Link Down, No Signal – fiber is not connected or broken
ErrDisable-Rx - interface down events due to the Server NIC firmware bug issues (RX Disable)
Err-Disable-Flap - Link Protection feature (5 flaps/10 sec.) due to excessive flaps
Anomalous-Port - out-of-range parameters such as transceiver lane signal strength or transceiver temperature
Underperforming (BER) Bit-Error-Rate
Effective BER errors should be 0 during the first 125 mins of the link being up
Raw BER should be ≤ 1e-6
Effective BER should be ≤ 1.5E-254 for ≤ 6hrs measurements and ≤ 1E-15 for ≥ 6hrs measurements
Triage Non-cable issues (Provisioning, CVT issues) requiring Escalations
AdminDown - spectrum switch port is administratively shutdown
Negotiation Fail - detects interface issue due to speed and duplex mismatch between devices
No-report – agent communication is working but report not received
unreachable-device – agent not installed, not running, not reachable (e.g. port 8251 not open in switch configuration)

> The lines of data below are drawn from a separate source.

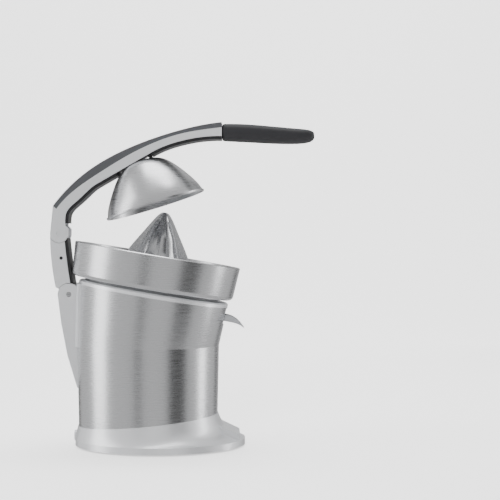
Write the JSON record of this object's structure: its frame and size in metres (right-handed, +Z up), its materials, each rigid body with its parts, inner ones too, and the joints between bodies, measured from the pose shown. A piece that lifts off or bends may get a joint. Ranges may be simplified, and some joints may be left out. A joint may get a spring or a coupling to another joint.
{
  "type": "citrus press juicer",
  "caption": "Electric citrus press with a tilted juice bowl, ribbed reamer cone and a lever arm that lowers a steel dome onto the cone.",
  "frame": {"origin": "centre of the overall box, at the table under the pads", "axes": "+X to the front (spout and grip), +Y across the machine, +Z up"},
  "size_m": [0.2965, 0.188, 0.364],
  "materials": {
    "steel_shell": "fine brushed stainless",
    "satin_metal": "satin silver casting",
    "strip_grey": "mid-grey satin",
    "dark_plastic": "matt",
    "grey_plastic": "satin",
    "white_plastic": "matt",
    "soft_rubber": "soft",
    "cone_metal": "satin",
    "board_green": "matt",
    "bronze": "satin",
    "motor_steel": "satin"
  },
  "bodies": {
    "base": {"collector_ring": "steel_shell", "housing_sleeve": "steel_shell", "filter_basket": "steel_shell", "lower_pin": "steel_shell", "spout_pin": "steel_shell", "plate_screws": "steel_shell", "base_screws": "steel_shell", "housing_collar": "satin_metal", "base_foot": "satin_metal", "rear_bracket": "satin_metal", "glass_rest": "satin_metal", "base_cover": "dark_plastic", "spindle_seal": "dark_plastic", "start_switch": "dark_plastic", "cord_gland": "dark_plastic", "motor_end_cap": "dark_plastic", "juice_bowl": "grey_plastic", "spout_hanger": "grey_plastic", "plate_pillars": "white_plastic", "rubber_pads": "soft_rubber", "control_board": "board_green", "upper_bush": "bronze", "lower_bush": "bronze", "motor_can": "motor_steel", "motor_plate": "motor_steel"},
    "column": {"arm_column": "satin_metal", "column_liner": "dark_plastic", "column_rivet": "dark_plastic"},
    "arm": {"arm_frame": "satin_metal", "arm_top_strip": "strip_grey", "arm_liner": "dark_plastic", "grip": "soft_rubber", "press_pin": "steel_shell", "dome_holder": "dark_plastic", "press_dome": "steel_shell", "dome_bolt": "steel_shell"},
    "cone": {"reamer_cone": "cone_metal", "cone_carrier": "white_plastic", "drive_spindle": "steel_shell", "drive_gear": "white_plastic"},
    "rotor": {"motor_rotor": "motor_steel", "motor_pinion": "white_plastic"},
    "spout": {"spout": "grey_plastic"}
  },
  "joints": [
    {"name": "arm_raise", "type": "hinge", "parent": "base", "child": "column", "pos_m": [-0.1274, 0, 0.1703], "axis": [0, -1, 0], "range_deg": [0, 38]},
    {"name": "arm_press", "type": "hinge", "parent": "column", "child": "arm", "pos_m": [-0.1382, 0, 0.2381], "axis": [0, -1, 0], "range_deg": [-26.9, 0]},
    {"name": "cone_spin", "type": "hinge", "parent": "base", "child": "cone", "pos_m": [-0.0284, 0, 0.215], "axis": [0.1668, 0, 0.986], "continuous": true},
    {"name": "motor_spin", "type": "hinge", "parent": "base", "child": "rotor", "pos_m": [0.00512, 0, 0.20933], "axis": [0.1668, 0, 0.986], "continuous": true},
    {"name": "spout_tilt", "type": "hinge", "parent": "base", "child": "spout", "pos_m": [0.0327, 0, 0.1465], "axis": [0, -1, 0], "range_deg": [0, 15]}
  ],
  "couplings": [
    {"joint": "motor_spin", "follows": "cone_spin", "ratio": -4.6667}
  ]
}
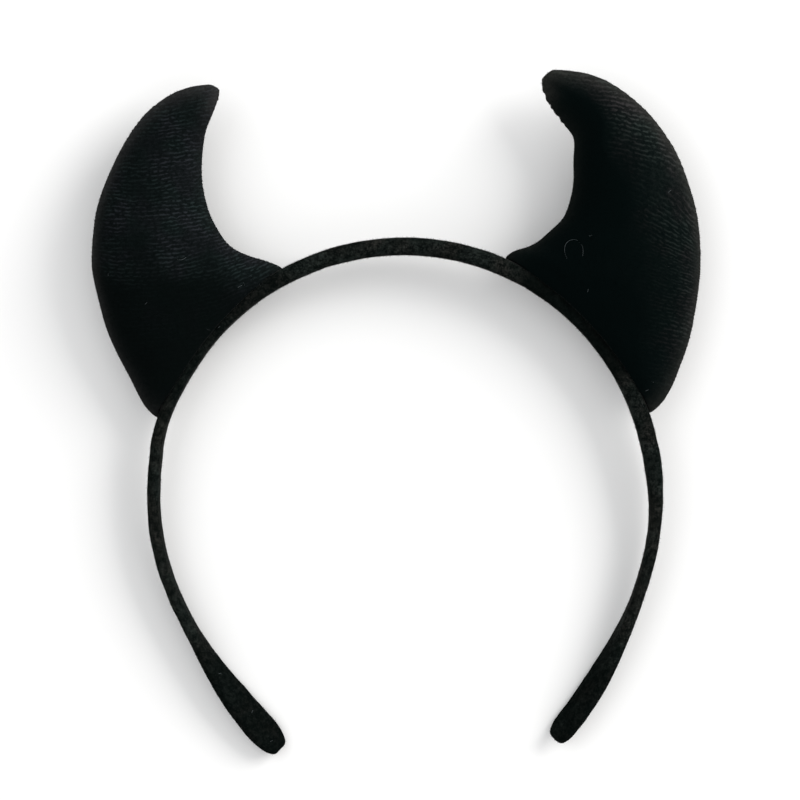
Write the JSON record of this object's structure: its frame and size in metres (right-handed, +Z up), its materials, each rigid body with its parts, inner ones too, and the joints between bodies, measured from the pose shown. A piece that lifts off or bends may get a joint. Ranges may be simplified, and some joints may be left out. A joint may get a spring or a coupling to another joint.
{
  "type": "devil horns headband",
  "caption": "Velvet-covered arched hair band with stuffed crescent devil horns sewn to its outer face, lying on its back.",
  "frame": {"origin": "middle of the footprint, on the surface that the headband lies on", "axes": "+Y from the ends of the arms towards the crown and the horns' tips, +X towards the right of the picture, +Z up out of the front of the headband"},
  "size_m": [0.17, 0.191, 0.0257],
  "materials": {
    "band_velvet": "short-pile stretch velvet, black",
    "horn_velvet": "finely ribbed stretch velvet, black with a cold teal cast"
  },
  "bodies": {
    "root": {"band": "band_velvet", "horn_left": "horn_velvet", "horn_right": "horn_velvet"}
  },
  "joints": []
}
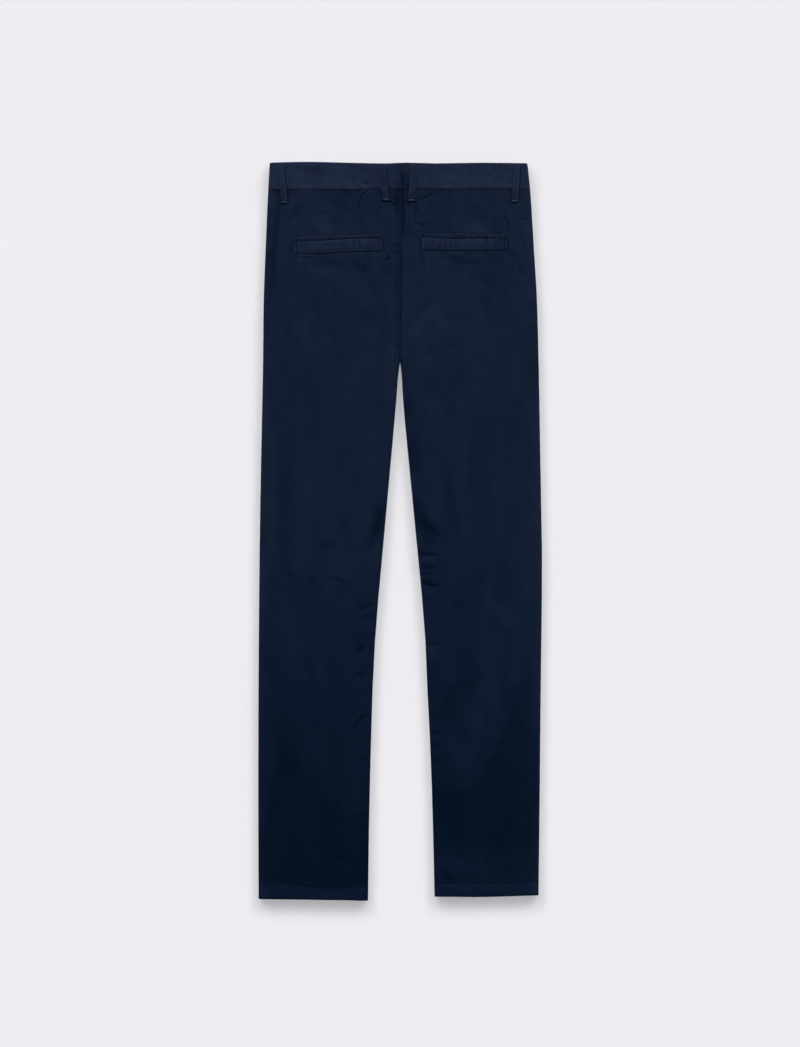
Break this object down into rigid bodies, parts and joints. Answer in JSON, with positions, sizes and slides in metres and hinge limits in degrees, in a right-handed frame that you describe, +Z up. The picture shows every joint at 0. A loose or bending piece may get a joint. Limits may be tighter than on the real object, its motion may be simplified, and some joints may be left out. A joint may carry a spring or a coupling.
{
  "type": "chino trousers",
  "caption": "Slim chino trousers in navy twill, laid flat with the back up: waistband, belt loops, welt pockets, tapered legs.",
  "frame": {"origin": "on the surface that the garment lies on, under the middle of its box", "axes": "+Y from the hems to the waist, +Z up from the front to the back of the garment, +X to the wearer's right"},
  "size_m": [0.4094, 1.0664, 0.0101],
  "materials": {
    "leg_twill": "matt cotton twill, fine diagonal rib",
    "band_twill": "matt cotton twill, fused and pressed",
    "welt_twill": "matt cotton twill, folded and pressed",
    "button_resin": "satin resin button"
  },
  "bodies": {
    "root": {"back_panel_left": "leg_twill", "back_panel_right": "leg_twill", "front_panel_left": "leg_twill", "front_panel_right": "leg_twill", "front_pocket_facing_left": "leg_twill", "front_pocket_facing_right": "leg_twill", "waistband_left": "band_twill", "waistband_right": "band_twill", "belt_loop_side_left": "band_twill", "belt_loop_centre_left": "band_twill", "belt_loop_centre_right": "band_twill", "belt_loop_side_right": "band_twill", "belt_loop_front_left": "band_twill", "belt_loop_front_right": "band_twill", "back_pocket_welt_left": "welt_twill", "back_pocket_welt_right": "welt_twill", "back_pocket_lip_left": "welt_twill", "back_pocket_lip_right": "welt_twill", "waist_button": "button_resin"}
  },
  "joints": []
}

Syndrome | Description | non-admin users | Supported Fabric |
Negotiation Fail | Negotiation of speed, fec or config issue. | YES | ib, eth, nvos |
AdminDown | link is disabled administratively | Yes | ib, eth, nvos |
Wrong-neighbor | Port is connected to the wrong peer node | YES | ib, eth, nvos |
Wrong-port | Port is connected to the wrong port in the correct peer node | YES | ib, eth, nvos |
Extra-cable | port is connected but neighbor is not in the P2P topology | YES | ib, eth, nvos |
Flapping-link | On switches: Carrier transitions are monitored every 10 seconds. If it increments by more than 2 in 125 sec interval, a link flap alarm is raised | YES | ib, eth, nvos |
Underperforming-link | High BER counters | YES | ib, eth |
Anomalous-port (Signal, Temperature) | Some counters are not in range | YES | ib, eth, nvos |
Unreachable-device | Cannot ping it and/or Agent not deployed or Agent communication is failing | NO | ib, eth, nvos |
No Transceiver | port is down and transceiver is not plugged in | YES | ib, eth, nvos |
Unknown-neighbor | Port is up, however no peer info found one known instance is when the far end is not reachable | NO | ib, eth, nvos |
Link Down, No signal | port is down, while transceivers are plugged in | YES | ib, eth, nvos |
ErrDisable – Flap, Proto Down | Cumulus switch Port locally disabled by Link Protection (≥5 flaps/10s), defensive mechanism enabled by default. | YES | ib, eth, nvos |
ErrDisable -Rx | interface down events due to the Server NIC firmware bug issues (RX Disable) | YES | ib, eth, nvos |
no report | node is reachable but no agent report was received yet | NO | ib, eth, nvos |